I’ve been racking my brain lately to try and remember the first advocate I was introduced to as a child. As a good Catholic, I’m pretty sure it was St. Francis of Assisi. He was the patron saint of animals.
I was introduced to a long line of other saints in Catholic school, but in the secular world I found so many more. I learned from and was inspired by Gandhi and Dr. Martin Luther King, Jr., Susan B. Anthony, Cesar Chavez, Nelson Mandela and so many more.
However, when I question, “Who was the first LGBTQ+ advocate I was introduced to?”—I am slightly appalled that I can’t remember. Who were my advocates? Where were my role models? As an LGBTQ+ youth searching for self and tribe, I read whatever magazines I could get my hands on at our local gay bookstores. The characters I read about—the stories they told—they all seemed like advocates to me. After all, simply sharing your truth can be an act of advocacy.
But advocacy often requires more than personal storytelling. It requires stepping beyond personal boundaries and standing up for other people and telling their stories. So, when I get right down to it, I realize that the first real-life advocates in my life were a bunch of Tampa locals who met up in a former bookstore to talk about overcoming discrimination and inequality. That was 20 years ago. Eventually, these advocates grew bold, their mission grew clear and those meetings grew into one of the most effective statewide LGBTQ+ advocacy organizations in the country.

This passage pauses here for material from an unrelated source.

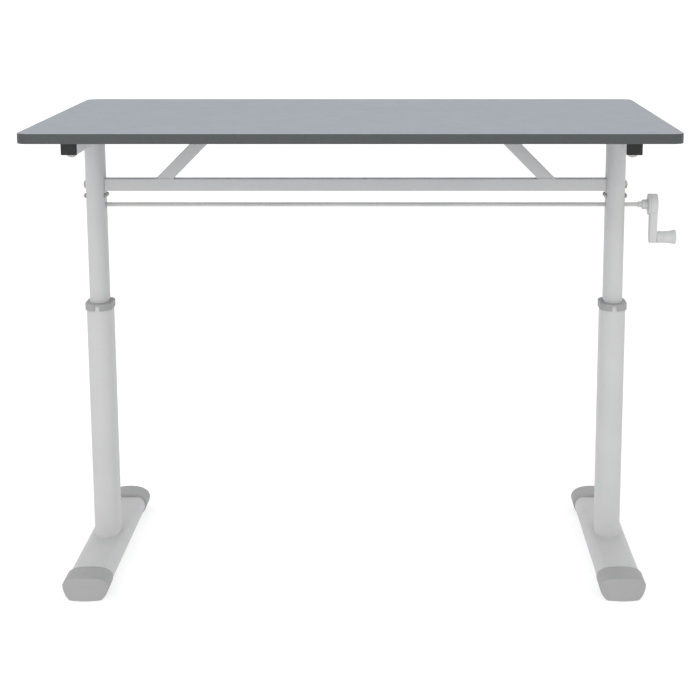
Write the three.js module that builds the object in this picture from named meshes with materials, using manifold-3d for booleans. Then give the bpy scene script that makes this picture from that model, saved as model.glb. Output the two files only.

I didn’t know what I was there to do. I just showed up because I needed to do something. I needed to meet other people who also needed to do something. I needed a tribe. I needed a voice. I needed to do anything to feel as though I could possibly make this life better for my community and myself. And so, I showed up.
We met. We marched. We strategized. We made phone calls. We protested. We connected with each other.
It’s been a couple of decades now. Can that be real? Suddenly, I realize that I have spent years of my life in active advocacy—as a volunteer, as a staff member, as a board member or as a consultant.
I have also realized that my advocacy began well before I walked into that bookstore; well before those first meetings. I didn’t set out to become an advocate; I set out to merely survive. I set out to learn to cope with the discrimination casually hurled at me.
When I was seven, I remember the hurtful and snide remarks a stranger made to my mother because I was so masculine looking. I remember being publicly “outed” and then bullied in high school. After that I began to act out and I remember my principal encouraging me to drop out of high school because I was never going to amount to much anyway. At 20, I remember Chicago police officers barging into and pulling me out of the ladies’ restroom at Midway Airport to check my ID.
I remember each and every instance my personhood was challenged. I still experience those moments, but now I am mostly numb to the pain it used to cause. The numbness can be helpful as I continue to advocate, and this numbness makes me realize that there is a personal cost to advocacy.
It takes intentional effort to stand up for yourself and others. Progress comes at a cost. I have never measured that cost, but I am certain others have. There are likely academic studies out there on the psychological impacts or the emotional impacts of long-term discrimination and the toll exacted from those that fight against it. Unfortunately, we must continue to pay that toll.
There is still so much work to do. There is still so much discrimination and hate, and we continue to see our LGBTQ+ experiences and our right to authentic lives challenged. I think about the next generation of advocates taking on these challenges and choosing to make advocacy their mission. We must give support to these warriors. We need their energy and enthusiasm because the level of exhaustion reached from constantly fighting off discrimination is indeterminable.
I reflect today on what that cost is individually as well as collectively because I acknowledge this very contentious political moment. I see and hear the increasing rhetoric of hate and the swelling vitriol of racism, sexism, homophobia, transphobia and so much more. I have seen many advocate friends exhausted and beaten up. I have watched them step away from pubic advocacy. I have even encouraged some to step away as the strain and stress invaded every nook and cranny of their lives. The work has gotten harder. The price is too much for some.
An increasing number of articles offer suggestions for advocates to determine when to take a break, to encourage self-care, to find community, to seek counseling every few months, among other approaches. I have also seen new faces and new advocates step forward. All the advocates who have stepped forward for a reason, for a season, or who have made it their life’s work humble me and inspire me.
I may need to take a deep breath one day and step away again on my advocacy journey. I hope I recognize if that day comes. If I don’t, I hope the people in my life might clue me in. Until then, I know the price to pay is far too high to do nothing.